Reproduce each of the lines word for word.
* * * *
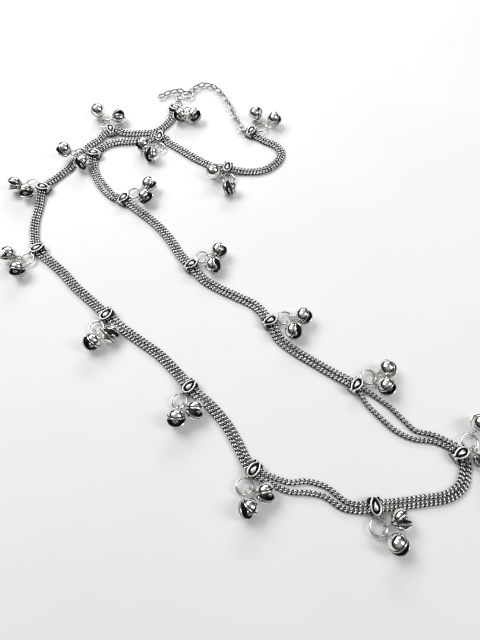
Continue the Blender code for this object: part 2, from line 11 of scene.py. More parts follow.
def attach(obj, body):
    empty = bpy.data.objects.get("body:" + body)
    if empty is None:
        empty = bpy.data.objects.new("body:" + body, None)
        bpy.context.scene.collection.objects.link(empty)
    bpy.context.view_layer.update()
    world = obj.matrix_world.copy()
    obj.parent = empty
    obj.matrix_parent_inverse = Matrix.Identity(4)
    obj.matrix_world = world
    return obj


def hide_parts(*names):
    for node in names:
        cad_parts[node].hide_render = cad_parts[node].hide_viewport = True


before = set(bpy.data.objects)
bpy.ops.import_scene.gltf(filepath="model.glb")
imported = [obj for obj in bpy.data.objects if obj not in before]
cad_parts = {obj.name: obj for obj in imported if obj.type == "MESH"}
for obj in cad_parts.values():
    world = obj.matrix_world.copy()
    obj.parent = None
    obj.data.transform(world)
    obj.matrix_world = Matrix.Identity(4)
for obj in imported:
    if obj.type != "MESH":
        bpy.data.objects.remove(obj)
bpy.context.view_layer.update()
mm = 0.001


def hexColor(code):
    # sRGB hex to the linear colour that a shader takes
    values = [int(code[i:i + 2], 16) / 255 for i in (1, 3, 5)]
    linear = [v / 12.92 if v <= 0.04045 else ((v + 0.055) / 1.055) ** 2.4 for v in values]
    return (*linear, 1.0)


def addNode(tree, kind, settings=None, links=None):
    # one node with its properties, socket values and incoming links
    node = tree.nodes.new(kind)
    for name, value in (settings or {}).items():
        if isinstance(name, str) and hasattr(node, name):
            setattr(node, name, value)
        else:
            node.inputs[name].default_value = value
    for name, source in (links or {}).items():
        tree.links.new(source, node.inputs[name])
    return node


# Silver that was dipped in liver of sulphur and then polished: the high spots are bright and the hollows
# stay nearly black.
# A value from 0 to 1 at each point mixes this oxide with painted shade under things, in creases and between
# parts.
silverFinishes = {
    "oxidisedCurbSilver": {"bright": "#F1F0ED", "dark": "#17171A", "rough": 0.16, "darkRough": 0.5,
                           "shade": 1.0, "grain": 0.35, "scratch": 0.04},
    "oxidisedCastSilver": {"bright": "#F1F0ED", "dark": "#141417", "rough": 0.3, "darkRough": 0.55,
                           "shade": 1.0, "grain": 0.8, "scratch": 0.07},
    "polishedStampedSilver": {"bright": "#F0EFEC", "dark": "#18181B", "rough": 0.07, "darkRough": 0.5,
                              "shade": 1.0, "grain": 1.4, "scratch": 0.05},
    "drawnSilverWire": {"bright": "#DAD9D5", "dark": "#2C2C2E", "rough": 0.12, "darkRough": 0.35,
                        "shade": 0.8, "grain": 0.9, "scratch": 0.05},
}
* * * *
:: THE RESPONSE ::
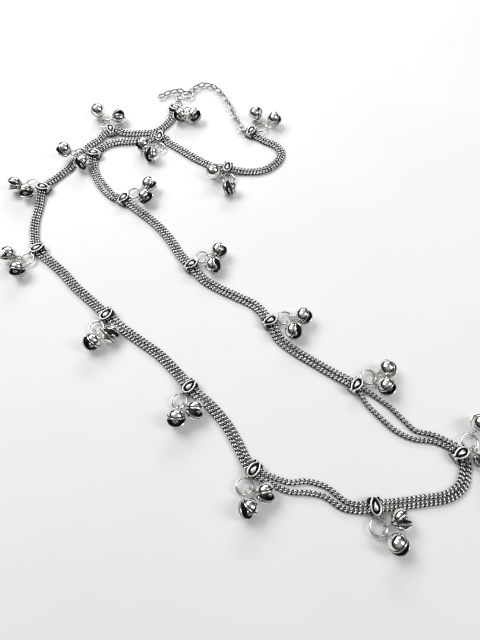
Continue the Blender code for this object: part 2, from line 11 of scene.py. More parts follow.
def attach(obj, body):
    empty = bpy.data.objects.get("body:" + body)
    if empty is None:
        empty = bpy.data.objects.new("body:" + body, None)
        bpy.context.scene.collection.objects.link(empty)
    bpy.context.view_layer.update()
    world = obj.matrix_world.copy()
    obj.parent = empty
    obj.matrix_parent_inverse = Matrix.Identity(4)
    obj.matrix_world = world
    return obj


def hide_parts(*names):
    for node in names:
        cad_parts[node].hide_render = cad_parts[node].hide_viewport = True


before = set(bpy.data.objects)
bpy.ops.import_scene.gltf(filepath="model.glb")
imported = [obj for obj in bpy.data.objects if obj not in before]
cad_parts = {obj.name: obj for obj in imported if obj.type == "MESH"}
for obj in cad_parts.values():
    world = obj.matrix_world.copy()
    obj.parent = None
    obj.data.transform(world)
    obj.matrix_world = Matrix.Identity(4)
for obj in imported:
    if obj.type != "MESH":
        bpy.data.objects.remove(obj)
bpy.context.view_layer.update()
mm = 0.001


def hexColor(code):
    # sRGB hex to the linear colour that a shader takes
    values = [int(code[i:i + 2], 16) / 255 for i in (1, 3, 5)]
    linear = [v / 12.92 if v <= 0.04045 else ((v + 0.055) / 1.055) ** 2.4 for v in values]
    return (*linear, 1.0)


def addNode(tree, kind, settings=None, links=None):
    # one node with its properties, socket values and incoming links
    node = tree.nodes.new(kind)
    for name, value in (settings or {}).items():
        if isinstance(name, str) and hasattr(node, name):
            setattr(node, name, value)
        else:
            node.inputs[name].default_value = value
    for name, source in (links or {}).items():
        tree.links.new(source, node.inputs[name])
    return node


# Silver that was dipped in liver of sulphur and then polished: the high spots are bright and the hollows
# stay nearly black.
# A value from 0 to 1 at each point mixes this oxide with painted shade under things, in creases and between
# parts.
silverFinishes = {
    "oxidisedCurbSilver": {"bright": "#F1F0ED", "dark": "#17171A", "rough": 0.16, "darkRough": 0.5,
                           "shade": 1.0, "grain": 0.35, "scratch": 0.04},
    "oxidisedCastSilver": {"bright": "#F1F0ED", "dark": "#141417", "rough": 0.3, "darkRough": 0.55,
                           "shade": 1.0, "grain": 0.8, "scratch": 0.07},
    "polishedStampedSilver": {"bright": "#F0EFEC", "dark": "#18181B", "rough": 0.07, "darkRough": 0.5,
                              "shade": 1.0, "grain": 1.4, "scratch": 0.05},
    "drawnSilverWire": {"bright": "#DAD9D5", "dark": "#2C2C2E", "rough": 0.12, "darkRough": 0.35,
                        "shade": 0.8, "grain": 0.9, "scratch": 0.05},
}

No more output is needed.